The opinion rejects this as the “taxpayer’s attempt to go to the merits of the underlying liability and not the question of whether all administrative steps were taken.” Fair enough but why did Appeals fail to consider liability as part of its administrative discretionary power?

The regulations clarify that Appeals could consider liability, even if the taxpayer had a prior opportunity and was unable to overcome the presumption of receipt. § 301.6330-1(e)(3), AE-11

In relevant part that reg states that

“[i]n the Appeals officer’s sole discretion, however, the Appeals officer may consider the existence or amount of the underlying  tax liability, or such other precluded issues, at the same time as the CDP hearing. Any determination, however, made by the Appeals officer with respect to such a precluded issue shall not be treated as part of the Notice of Determination issued by the Appeals officer and will not be subject to any judicial review.

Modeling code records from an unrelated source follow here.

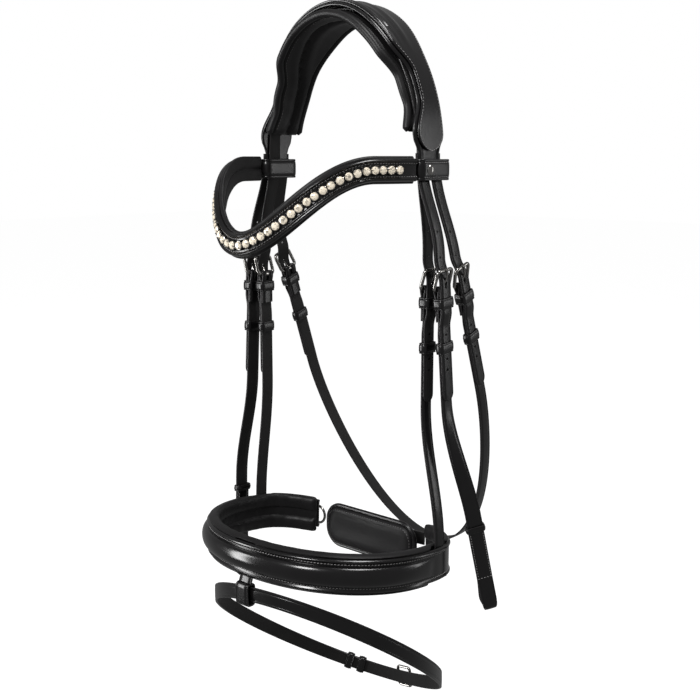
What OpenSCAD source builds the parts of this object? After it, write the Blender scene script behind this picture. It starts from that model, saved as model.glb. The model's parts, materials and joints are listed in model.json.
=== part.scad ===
// Snaffle bridle with a padded noseband and flash strap.
// Millimetres. +Z up, -Y is the way the horse faces, +X is the horse's left (near) side.
// The origin is where the crown rests on the poll. Far side pieces are mirrored in X.

/* [Crown] */
// Half width of the crown arch at its foot, inside the padding
arch_half = 80; // [79:1:84]
// Height of the padding's underside above the arch foot
arch_rise = 116; // [101:1:120]
// Width of the crown leather along the legs
crown_w = 40; // [36:1:44]
// How far the crown widens on top of the poll
crown_flare = 9; // [0:1:12]
// Thickness of the crown padding
crown_pad_t = 8; // [6.5:0.5:8.5]

/* [Browband] */
// Half width of the browband between its loops
brow_half = 97; // [96:0.5:98]
// How far the browband curves forward of the poll
brow_front = 132; // [124:1:145]
// Depth of the wave at the middle of the forehead
brow_dip = 62; // [50:1:70]
// Height of the browband leather
brow_h = 19; // [17:1:21]
// How far the browband has turned towards the far side, in degrees
brow_turn = 3; // [0:1:12]
// Number of crystals in the channel
crystal_n = 41; // [21:2:41]
// Radius of one crystal
crystal_r = 3.5; // [2.4:0.1:3.5]

/* [Side straps] */
// Height at which the billets can flex, above the buckles
flex_z = -200; // [-206:1:-196]
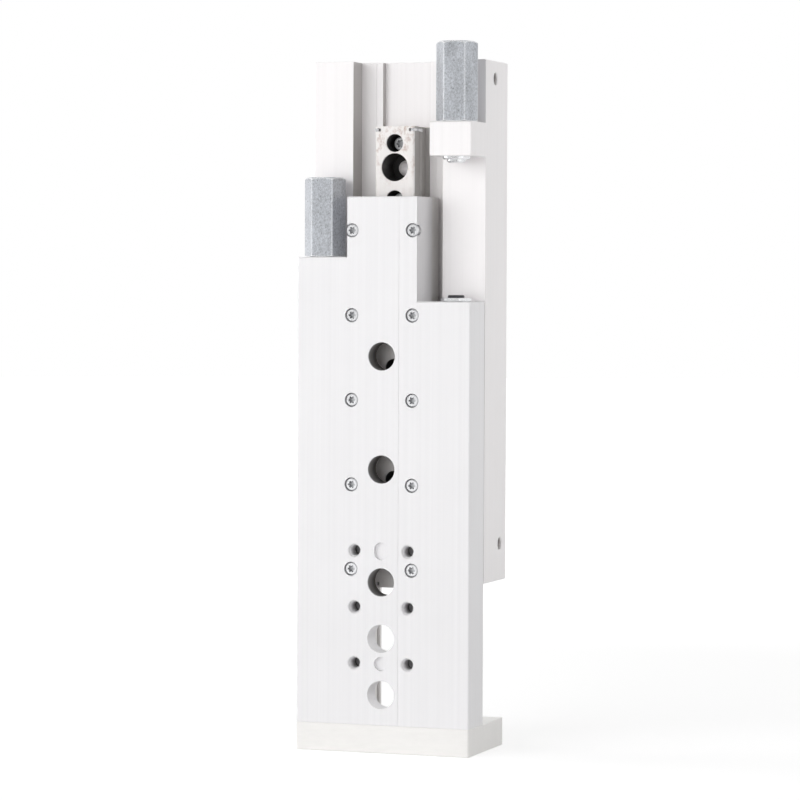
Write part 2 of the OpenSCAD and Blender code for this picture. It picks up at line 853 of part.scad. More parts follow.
module centring_holes() {
    floor_y = front_y + centring_depth;
    shift = (centring_slot_len - centring_d) / 2;
    first = slide_z + load_first;
    last = first + 2 * load_pitch_z;
    bar_y(guide_x, front_y - cut, floor_y, first, centring_d / 2);
    for (z = [last - shift, last + shift]) {
        bar_y(guide_x, front_y - cut, floor_y, z, centring_d / 2);
    }
    block([guide_x - centring_d / 2, front_y - cut, last - shift],
        [guide_x + centring_d / 2, floor_y, last + shift]);
}

module slide_rail_holes() {
    for (side = mirror_sides()) {
        for (i = [0 : outer_screw_count - 1]) {
            x = guide_x + side * outer_screw_x;
            bar_y(x, front_y - cut, slide_back_y + cut, outer_screw_z(i), m3_clear_r);
            bar_y(x, front_y - cut, front_y + head_sink + small_head_h, outer_screw_z(i),
                small_head_d / 2 + head_gap);
        }
    }
}

module slide_plate() {
    tongue = tongue_w / 2;
    web = outer_rail_x + web_clear;
    color(alu) difference() {
        translate([0, slide_back_y, 0]) rotate([90, 0, 0]) linear_extrude(slide_t) slide_outline();
        block([guide_x - web, web_back_y, slide_z - cut],
            [guide_x + web, slide_back_y + cut, tongue_top + cut]);
        block([guide_x + die_line_x, front_y - cut, slide_z - cut],
            [guide_x + die_line_x + die_line_w, front_y + die_line_deep, tongue_top + cut]);
        milled_pocket(left_stop_x - lug_w / 2 - lug_clear, left_stop_x + lug_w / 2 + lug_clear,
            front_y + pocket_wall, slide_back_y + cut,
            lug_bottom - up_travel - lug_clear - pocket_r, left_top - carrier_t, pocket_r);
        load_holes();
        centring_holes();
        slide_rail_holes();
        for (h = access_rows) {
            bar_y(guide_x, front_y - cut, web_back_y + cut, slide_z + h, access_d / 2);
        }
        bar_z(left_stop_x, stop_y, lower_tip, left_top + cut, barrel_d / 2 + fit_clear);
        bar_z(right_stop_x, stop_y, right_top - anvil_hole_depth, right_top + cut,
            anvil_screw_r + fit_clear);
        for (side = mirror_sides()) {
            bar_z(side * yoke_screw_x, stop_y, slide_z - cut, slide_z + yoke_hole_depth,
                m5_r + fit_clear);
            bevel_y(side * half_w, front_y, slide_back_y, slide_z, joint_bevel);
            bevel_z(side * half_w, front_y, slide_z, tongue_top, edge_bevel);
            bevel_z(side * half_w, slide_back_y, slide_z, tongue_top, edge_bevel);
        }
        bevel_x(-half_w, half_w, front_y, slide_z, joint_bevel);
        bevel_x(-half_w, guide_x - tongue - cut, front_y, left_top, edge_bevel);
        bevel_x(guide_x + tongue + cut, half_w, front_y, right_top, edge_bevel);
        bevel_x(guide_x - tongue, guide_x + tongue, front_y, tongue_top, edge_bevel);
        bevel_y(-half_w, front_y, slide_back_y, left_top, edge_bevel);
        bevel_y(half_w, front_y, slide_back_y, right_top, edge_bevel);
    }
}

module yoke() {
    back = back_y - yoke_inset;
    color(alu) difference() {
        block([-half_w, front_y, 0], [half_w, back, yoke_t]);
        for (side = mirror_sides()) {
            bar_z(side * yoke_screw_x, stop_y, -cut, yoke_t + cut, m5_r + shank_clear);
            bar_z(side * yoke_screw_x, stop_y, -cut, yoke_screw_sink + m5_head_h,
                m5_head_r + head_clear);
            bevel_y(side * half_w, front_y, back, yoke_t, joint_bevel);
            bevel_z(side * half_w, front_y, 0, yoke_t, edge_bevel);
            bevel_z(side * half_w, back, 0, yoke_t, edge_bevel);
            bevel_y(side * half_w, front_y, back, 0, edge_bevel);
        }
        on_both_bores() {
            translate([0, 0, -cut]) cylinder(h = yoke_t + 2 * cut, r = m4_r + shank_clear);
            translate([0, 0, -cut])
                cylinder(h = cut + yoke_screw_sink + m4_head_h, r = m4_head_r + head_clear);
            translate([0, 0, yoke_t - rod_seat]) cylinder(h = rod_seat + cut, r = rod_r + fit_clear);
        }
        bevel_x(-half_w, half_w, front_y, 0, edge_bevel);
        bevel_x(-half_w, half_w, front_y, yoke_t, joint_bevel);
        bevel_x(-half_w, half_w, back, 0, edge_bevel);
        bevel_x(-half_w, half_w, back, yoke_t, edge_bevel);
    }
}

module yoke_screws() {
    color(black_steel) for (side = mirror_sides()) {
        translate([side * yoke_screw_x, stop_y, yoke_screw_sink])
            socket_screw_up(m5_head_r, m5_head_h, m5_r,
                yoke_t - yoke_screw_sink - m5_head_h + yoke_screw_bite);
    }
}

// ---- Pistons and rods ----------------------------------------------------------------------

module piston_rod(side) {
    foot = yoke_t - rod_seat;
    color(bright_steel) on_bore(side) difference() {
        union() {
            translate([0, 0, foot]) cylinder(h = piston_z - foot, r = rod_r);
            translate([0, 0, piston_z - join]) cylinder(h = piston_len - stub_short, r = stub_r);
        }
        translate([0, 0, foot - cut]) cylinder(h = rod_thread_depth + cut, r = m4_r + fit_clear);
    }
}

module piston_rod_left() {
    piston_rod(-1);
}

module piston_rod_right() {
    piston_rod(1);
}

module rod_screws() {
    color(black_steel) on_both_bores() translate([0, 0, yoke_screw_sink])
        socket_screw_up(m4_head_r, m4_head_h, m4_r, yoke_t - rod_seat - m4_head_h + rod_screw_bite);
}

function piston_grooves() = [
    [low_seal, seal_w], [magnet_at, magnet_w], [guide_at, guide_w], [high_seal, seal_w]
];

module piston(side) {
    color(alu) on_bore(side) translate([0, 0, piston_z]) difference() {
        cylinder(h = piston_len, r = piston_r);
        translate([0, 0, -cut]) cylinder(h = piston_len + 2 * cut, r = stub_r + fit_clear);
        translate([0, 0, piston_len - nut_sink]) cylinder(h = nut_sink + cut, r = nut_pocket_r);
        for (groove = piston_grooves()) {
            ring(groove[0], groove[0] + groove[1], bore_r - groove_floor, bore_r + cut);
        }
    }
}

module piston_ring(side, at, width, outer) {
    on_bore(side) translate([0, 0, piston_z])
        ring(at + fit_clear, at + width - fit_clear, bore_r - groove_floor + fit_clear, outer);
}

module piston_left() {
    piston(-1);
}

module piston_right() {
    piston(1);
}

module piston_seals(side) {
    color(rubber) for (at = [low_seal, high_seal]) {
        piston_ring(side, at, seal_w, ring_r);
    }
}

module piston_seals_left() {
    piston_seals(-1);
}

module piston_seals_right() {
    piston_seals(1);
}

module magnet_left() {
    color(black_steel) piston_ring(-1, magnet_at, magnet_w, piston_r - 0.1);
}

module magnet_right() {
    color(black_steel) piston_ring(1, magnet_at, magnet_w, piston_r - 0.1);
}

module guide_ring_left() {
    color(resin) piston_ring(-1, guide_at, guide_w, ring_r);
}

module guide_ring_right() {
    color(resin) piston_ring(1, guide_at, guide_w, ring_r);
}

module piston_nuts() {
    color(bright_steel) on_both_bores() translate([0, 0, piston_top - nut_sink]) difference() {
        hex_bar(nut_flats, nut_h, 1, 1);
        translate([0, 0, -cut]) cylinder(h = nut_h + 2 * cut, r = stub_r + fit_clear);
    }
}

// ---- Stops ---------------------------------------------------------------------------------

module stop_cap() {
    rotate([0, 0, cap_turn]) difference() {
        hex_bar(cap_flats, cap_len, 0.4, 1);
        translate([0, 0, -cut]) cylinder(h = cut + barrel_up + cap_room, r = barrel_d / 2 + fit_clear);
        translate([0, 0, -cut])
            cylinder(h = cut + lead_in, r1 = barrel_d / 2 + lead_in + cut, r2 = barrel_d / 2);
    }
}

module stop_barrel() {
    difference() {
        union() {
            translate([0, 0, barrel_low + edge_c])
                cylinder(h = barrel_up - barrel_low - edge_c, r = barrel_d / 2);
            translate([0, 0, barrel_low])
                cylinder(h = edge_c, r1 = barrel_d / 2 - edge_c, r2 = barrel_d / 2);
        }
        translate([0, 0, barrel_low - cut])
            cylinder(h = barrel_up - barrel_low + 2 * cut, r = pin_d / 2 + run_clear);
        translate([0, 0, barrel_low + neck_h]) cylinder(h = barrel_up - barrel_low, r = barrel_bore_r);
    }
}

module buffer_pin() {
    pin_r = pin_d / 2;
    head_r = barrel_bore_r - run_clear;
    head_top = pin_head_z + pin_head_h;
    rotate_extrude() polygon([
        [0, -tip_drop], [pin_r - tip_bevel, -tip_drop], [pin_r, -tip_drop + tip_bevel],
        [pin_r, pin_head_z], [head_r, pin_head_z], [head_r, head_top], [0, head_top]
    ]);
}

module cushion() {
    r = barrel_bore_r - cushion_gap;
    top = cushion_z + cushion_h;
    rotate_extrude() polygon([
        [0, cushion_z], [r - cushion_bevel, cushion_z], [r, cushion_z + cushion_bevel],
        [r, top - cushion_bevel], [r - cushion_bevel, top], [0, top]
    ]);
}

module stop_plug() {
    low = cushion_z + cushion_h;
    difference() {
        translate([0, 0, low]) cylinder(h = barrel_up - low, r = barrel_bore_r - fit_clear);
        translate([0, 0, barrel_up - plug_drive_h])
            cylinder(h = plug_drive_h + cut, r = plug_drive_r, $fn = 6);
    }
}

module at_retract_stop() {
    translate([right_stop_x, stop_y, bracket_top]) children();
}

module at_extend_stop() {
    translate([left_stop_x, stop_y, left_top]) children();
}

module retract_stop_cap() {
    color(zinc) at_retract_stop() stop_cap();
}

module retract_stop_barrel() {
    color(bright_steel) at_retract_stop() stop_barrel();
}

module retract_cushion() {
    color(rubber) at_retract_stop() cushion();
}

module retract_stop_plug() {
    color(black_steel) at_retract_stop() stop_plug();
}

module retract_buffer_pin() {
    color(bright_steel) at_retract_stop() buffer_pin();
}

module extend_stop_cap() {
    color(zinc) at_extend_stop() stop_cap();
}

module extend_stop_barrel() {
    color(bright_steel) at_extend_stop() stop_barrel();
}

module extend_cushion() {
    color(rubber) at_extend_stop() cushion();
}

module extend_stop_plug() {
    color(black_steel) at_extend_stop() stop_plug();
}

module extend_buffer_pin() {
    color(bright_steel) at_extend_stop() buffer_pin();
}

// A hardened set screw, which the pin strikes, and the thin nut that locks it
module anvil_screw() {
    low = anvil_out - anvil_screw_len;
    color(black_steel) rotate_extrude() polygon([
        [0, low], [anvil_screw_r - tip_bevel, low], [anvil_screw_r, low + tip_bevel],
        [anvil_screw_r, anvil_out - mouth_c], [anvil_screw_r - mouth_c, anvil_out], [0, anvil_out]
    ]);
}

module anvil_nut() {
    color(bright_steel) difference() {
        hex_bar(anvil_nut_flats, anvil_nut_h, 0.4, 0.4);
        translate([0, 0, -cut]) cylinder(h = anvil_nut_h + 2 * cut, r = anvil_screw_r + fit_clear);
    }
}

module retract_anvil_screw() {
    translate([right_stop_x, stop_y, right_top]) anvil_screw();
}

module retract_anvil_nut() {
    translate([right_stop_x, stop_y, right_top]) anvil_nut();
}

module extend_anvil_screw() {
    translate([left_stop_x, stop_y, lug_top]) anvil_screw();
}

module extend_anvil_nut() {
    translate([left_stop_x, stop_y, lug_top]) anvil_nut();
}

housing();
guide_rail();
guide_rail_screws();
cage_stops();
retract_stop_cap();
retract_stop_barrel();
retract_cushion();
retract_stop_plug();
extend_anvil_screw();
extend_anvil_nut();
top_plug_left();
top_plug_right();
top_plug_seals();
top_circlips();
bearing_cap_left();
bearing_cap_right();
bearing_cap_seals();
rod_seals();
bottom_circlips();
passage_plugs();
slide_plate();
yoke();
yoke_screws();
outer_rail_left();
outer_rail_right();
outer_rail_screws();
extend_stop_cap();
extend_stop_barrel();
extend_cushion();
extend_stop_plug();
retract_anvil_screw();
retract_anvil_nut();
piston_rod_left();
piston_rod_right();
piston_left();
piston_right();
piston_seals_left();
piston_seals_right();
magnet_left();
magnet_right();
guide_ring_left();
guide_ring_right();
piston_nuts();
rod_screws();
ball_cage_left();
ball_cage_right();
balls_left();
balls_right();
retract_buffer_pin();
extend_buffer_pin();
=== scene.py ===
"""A pneumatic slide table in a white room: its finishes and cut threads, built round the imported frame."""

import json
import math

import bmesh
import bpy
from mathutils import Matrix, Vector


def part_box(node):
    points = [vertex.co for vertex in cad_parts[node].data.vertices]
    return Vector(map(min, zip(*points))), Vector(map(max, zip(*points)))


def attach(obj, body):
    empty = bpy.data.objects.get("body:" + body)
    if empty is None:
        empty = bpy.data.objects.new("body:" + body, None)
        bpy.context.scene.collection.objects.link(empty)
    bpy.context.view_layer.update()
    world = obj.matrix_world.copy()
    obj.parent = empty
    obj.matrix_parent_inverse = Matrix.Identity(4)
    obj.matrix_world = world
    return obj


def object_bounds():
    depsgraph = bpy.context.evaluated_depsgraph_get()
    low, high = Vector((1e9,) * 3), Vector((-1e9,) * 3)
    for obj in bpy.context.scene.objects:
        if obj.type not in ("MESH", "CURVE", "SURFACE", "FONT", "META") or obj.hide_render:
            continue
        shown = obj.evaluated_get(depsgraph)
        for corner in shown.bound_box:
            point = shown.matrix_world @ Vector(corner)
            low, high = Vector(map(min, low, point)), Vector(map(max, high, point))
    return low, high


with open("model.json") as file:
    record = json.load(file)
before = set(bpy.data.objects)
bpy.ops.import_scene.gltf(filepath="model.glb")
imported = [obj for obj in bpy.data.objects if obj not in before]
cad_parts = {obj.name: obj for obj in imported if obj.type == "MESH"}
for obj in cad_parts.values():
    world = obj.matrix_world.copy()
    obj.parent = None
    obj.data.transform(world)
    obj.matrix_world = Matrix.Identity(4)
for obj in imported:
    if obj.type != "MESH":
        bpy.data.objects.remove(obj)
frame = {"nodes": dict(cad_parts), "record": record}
cad_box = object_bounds()

MM = 0.001
X, Y, Z = range(3)
RIGHT = Vector((1, 0, 0))
BACK = Vector((0, 1, 0))
UP = Vector((0, 0, 1))
mounts = {mount["name"]: mount for mount in frame["record"]["mounts"]}
openings = {opening["name"]: opening["box_m"] for opening in frame["record"]["physics"]["openings"]}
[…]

When a taxpayer, like Hammond, requests that Appeals consider liability as part of a CDP request shouldn’t Appeals explain why it chose not to do so? Would any reason Appeals gives ever amount to an abuse of its discretion? Can the regulatory directive that “any determination” about this discretionary power not be subject to judicial review overcome the presumption in administrative law that agency actions are subject to judicial review?

Now there may be perfectly valid reasons why Appeals failed to exercise its discretion to consider liability in this case. And it may be that it is generally inappropriate for the Tax Court to order Appeals to consider the liability. But it seems to me that Appeals should explain its reasons for declining to exercise its discretion, and the Tax Court should play a role in ensuring that Appeals exercise its discretion in a way that fairly considers a good faith request to challenge a liability. To be sure, Hammock could have her day in district court, but the opportunity to raise and possibly resolve liability questions administratively is of some moment, and the Tax Court can play a more proactive role in that process.